Indian Railways is in charge of the 25-kilometre (16 mi) Udhampur-Katra section. The subsidiary Konkan Railway Corporation is in charge of the 90-kilometre (56 mi) Katra-Laole section. This is arguably the line's most difficult portion, with over 92 percent tunnels or bridges—12 kilometres (7.5 mi) of bridges and 72 kilometres (45 mi) of tunnels. Ircon International, a public-sector company, is in charge of the 175-kilometre (109 mi) Dharam-Qazigund-Baramulla section. One hundred thirty-eight kilometres of the line, including the valley and the Pir Panjal Railway Tunnel, is operational.

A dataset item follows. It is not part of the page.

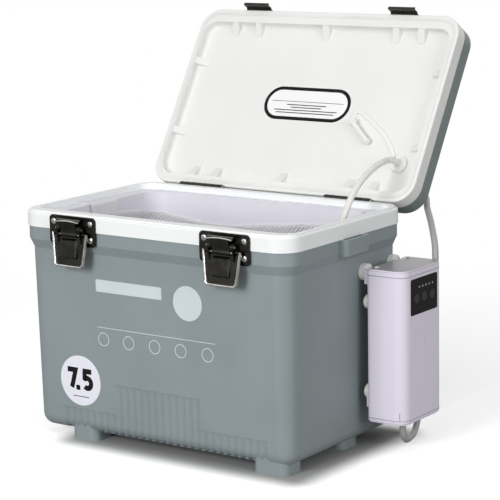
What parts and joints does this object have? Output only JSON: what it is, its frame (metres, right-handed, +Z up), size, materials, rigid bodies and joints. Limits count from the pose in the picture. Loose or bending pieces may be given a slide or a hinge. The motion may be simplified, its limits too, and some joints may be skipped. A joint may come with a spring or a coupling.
{
  "type": "aerated bait bucket",
  "caption": "Rectangular insulated live-bait box with hinged lid, toggle latches, net liner and a battery air pump hung on its end, hose through the lid.",
  "frame": {"origin": "centre of the shell's flat underside, 8.5 mm above what the feet stand on", "axes": "+X to the right along the latch side, +Y to the hinges, +Z up"},
  "size_m": [0.3577, 0.3363, 0.3909],
  "materials": {
    "grey_shell": "fine moulded grain, satin",
    "lid_grey": "fine moulded grain, satin",
    "white_rim": "smooth white",
    "white_panel": "smooth white, soft edges",
    "liner_white": "smooth white",
    "foam": "closed cell foam",
    "net": "knitted white net",
    "gasket_rubber": "soft pale seal",
    "black_nickel": "dark bright plating",
    "steel_pin": "turned steel",
    "screw_steel": "plated steel",
    "sticker": "printed film",
    "label": "printed film with a dark border",
    "pump_plastic": "smooth off-white with a lilac tint",
    "window_black": "black gloss",
    "button_black": "soft black",
    "led": "clear lens",
    "board_green": "printed circuit",
    "cell_wrap": "shrink wrap",
    "motor_can": "drawn can",
    "dark_plastic": "moulded",
    "white_rubber": "soft white",
    "silicone_hose": "translucent silicone",
    "silicone_clear": "pale translucent silicone",
    "stone_blue": "sintered grit"
  },
  "bodies": {
    "box": {"outer_shell": "grey_shell", "body_foam": "foam", "inner_liner": "liner_white", "rim_frame": "white_rim", "net_bag": "net", "net_hangers": "net", "capacity_sticker": "sticker", "hanger_studs": "white_rubber", "hinge_body_leaves": "black_nickel", "hinge_body_screws": "screw_steel", "hinge_pins": "steel_pin", "latch_left_base": "black_nickel", "latch_right_base": "black_nickel", "latch_screws": "screw_steel", "latch_pivots": "steel_pin", "pump_housing": "pump_plastic", "pump_back_cover": "pump_plastic", "pump_top_cap": "pump_plastic", "pump_bottom_cap": "pump_plastic", "pump_bumpers": "white_rubber", "control_window": "window_black", "circuit_board": "board_green", "led_lights": "led", "battery": "cell_wrap", "air_motor": "motor_can", "diaphragm_pump": "dark_plastic", "outlet_barb": "white_rubber", "hose_outer": "silicone_hose", "hose_inner": "silicone_clear", "air_stone": "stone_blue"},
    "lid": {"lid_outer_shell": "lid_grey", "lid_foam": "foam", "lid_inner_panel": "white_panel", "lid_gasket": "gasket_rubber", "hinge_lid_leaves": "black_nickel", "hinge_lid_screws": "screw_steel", "lid_keepers": "black_nickel", "keeper_screws": "screw_steel", "lid_label": "label", "hose_grommet": "white_rubber", "grommet_plug": "white_rubber", "plug_strap": "white_rubber"},
    "left_lever": {"latch_left_lever": "black_nickel", "latch_left_pin": "steel_pin"},
    "right_lever": {"latch_right_lever": "black_nickel", "latch_right_pin": "steel_pin"},
    "left_hook": {"latch_left_hook": "black_nickel"},
    "right_hook": {"latch_right_hook": "black_nickel"},
    "power_button": {"button_power": "button_black"},
    "mode_button": {"button_mode": "button_black"},
    "light_button": {"button_light": "button_black"}
  },
  "joints": [
    {"name": "lid_hinge", "type": "hinge", "parent": "box", "child": "lid", "pos_m": [0, 0.09975, 0.2077], "axis": [1, 0, 0], "range_deg": [0, 121.5], "deforming": ["hose_outer", "hose_inner"]},
    {"name": "left_lever_hinge", "type": "hinge", "parent": "box", "child": "left_lever", "pos_m": [-0.086, -0.1031, 0.196], "axis": [-1, 0, 0], "range_deg": [0, 100]},
    {"name": "left_hook_hinge", "type": "hinge", "parent": "left_lever", "child": "left_hook", "pos_m": [-0.086, -0.1027, 0.1909], "axis": [1, 0, 0], "range_deg": [0, 100]},
    {"name": "right_lever_hinge", "type": "hinge", "parent": "box", "child": "right_lever", "pos_m": [0.086, -0.1031, 0.196], "axis": [-1, 0, 0], "range_deg": [0, 100]},
    {"name": "right_hook_hinge", "type": "hinge", "parent": "right_lever", "child": "right_hook", "pos_m": [0.086, -0.1027, 0.1909], "axis": [1, 0, 0], "range_deg": [0, 100]},
    {"name": "power_button_press", "type": "slide", "parent": "box", "child": "power_button", "axis": [-1, 0, 0], "range_m": [0, 0.001], "stiffness_N_per_m": 1500},
    {"name": "mode_button_press", "type": "slide", "parent": "box", "child": "mode_button", "axis": [-1, 0, 0], "range_m": [0, 0.001], "stiffness_N_per_m": 1500},
    {"name": "light_button_press", "type": "slide", "parent": "box", "child": "light_button", "axis": [-1, 0, 0], "range_m": [0, 0.001], "stiffness_N_per_m": 1500}
  ],
  "couplings": [
    {"joint": "left_hook_hinge", "follows": "left_lever_hinge", "ratio": 1},
    {"joint": "right_hook_hinge", "follows": "right_lever_hinge", "ratio": 1}
  ]
}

Hindustan Construction Company built the 11,215 m (6.969 mi) Pir Panjal tunnel through the range for about US$120 million. Afcons Infrastructure Limited and South Korea's Ultra Engineering will design and build the Chenab Bridge for $130 million. Gammon India and South Africa's Archirodon Construction will build the Anji Khad Bridge for $100 million.
The rail line's security has been a major concern as it passes through areas with political unrest. Closed-circuit television cameras at major bridges, tunnels and stations are planned, and all major bridges and tunnels are illuminated.

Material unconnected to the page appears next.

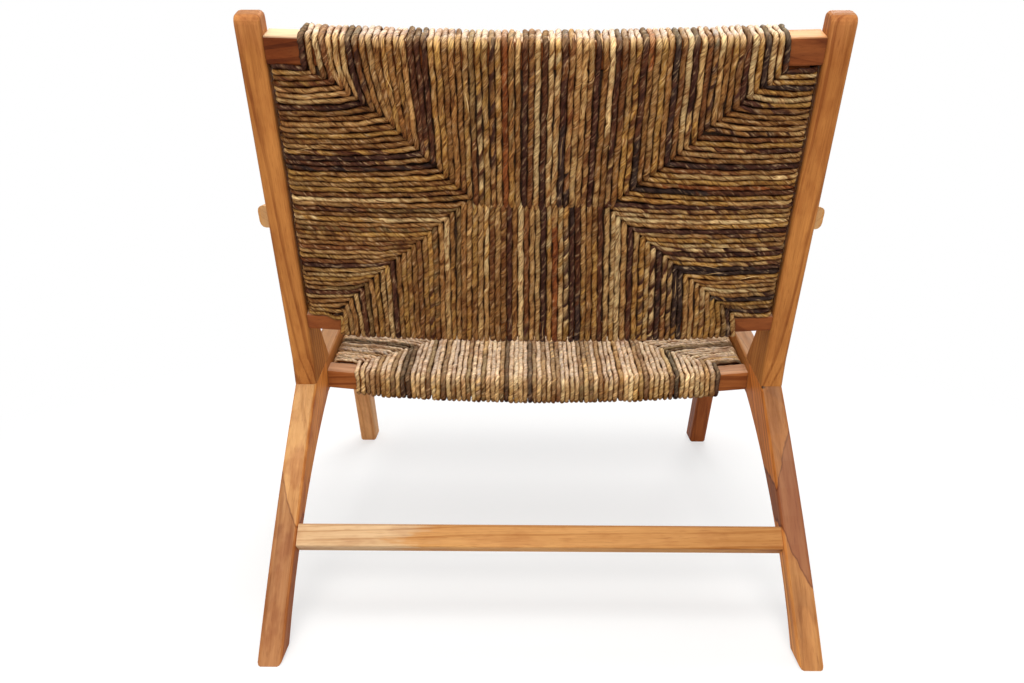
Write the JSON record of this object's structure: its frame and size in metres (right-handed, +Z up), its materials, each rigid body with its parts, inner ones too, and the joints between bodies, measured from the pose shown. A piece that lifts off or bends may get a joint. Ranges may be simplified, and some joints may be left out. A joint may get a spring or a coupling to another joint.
{
  "type": "armchair",
  "caption": "Low teak lounge armchair with flat arms, raked legs, and a dished seat and back woven from natural fibre rope.",
  "frame": {"origin": "on the floor, under the middle of the chair's length and width", "axes": "+Z up, the chair faces -Y, +X towards the sitter's left"},
  "size_m": [0.7394, 0.785, 0.7522],
  "materials": {
    "teak_orange": "satin oiled",
    "teak_tan": "satin oiled",
    "teak_red": "satin oiled",
    "teak_brown": "matte",
    "fibre_rope": "matte twisted fibre"
  },
  "bodies": {
    "root": {"rear_leg_left": "teak_tan", "rear_leg_right": "teak_tan", "side_rail_left": "teak_orange", "side_rail_right": "teak_orange", "back_post_left": "teak_orange", "back_post_right": "teak_orange", "front_leg_left": "teak_red", "front_leg_right": "teak_red", "armrest_left": "teak_orange", "armrest_right": "teak_orange", "post_dowel_rear_left": "teak_tan", "post_dowel_rear_right": "teak_tan", "post_dowel_front_left": "teak_tan", "post_dowel_front_right": "teak_tan", "rear_stretcher": "teak_tan", "back_top_rail": "teak_orange", "back_bottom_rail": "teak_orange", "back_stile_left": "teak_brown", "back_stile_right": "teak_brown", "woven_back": "fibre_rope", "seat_rear_rail": "teak_orange", "seat_front_rail": "teak_orange", "seat_side_bar_left": "teak_brown", "seat_side_bar_right": "teak_brown", "woven_seat": "fibre_rope"}
  },
  "joints": []
}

- June 2004 – Ircon International engineer Sudhir Kumar Pundir and his brother Sanjay were kidnapped and murdered by unidentified assailants, possibly for ransom, in Zainapora, Pulwama.
- June 2005 – Altaf Hussain, a Hindustan Construction Company (HCC) labourer, was killed by a tunnel collapse in Tathyar; two others were injured.
- 16 May 2007 – Two girls, ages nine and seven, drowned in a rail company ditch.
- 14 Feb 2008 – A Nepali labourer Tika Ram Balwari was killed after being struck by a boulder in Uri Varmul.
- 18 Apr 2008 – Six labourers in the Katra-Qazigund project were killed and two others were injured when the dump truck in which they were riding rolled into a deep gorge in Lower Juda Morh (near Kouri in Reasi district) late at night.
- 27 Mar 2011 – Two workers, Abdul Rahman (age 34) and Jumma Baksh (24), were killed at a railway bridge under construction over the Chenab River in Reasi district when the basket in which they were riding (attached to a crane) unhooked and fell over 100 metres.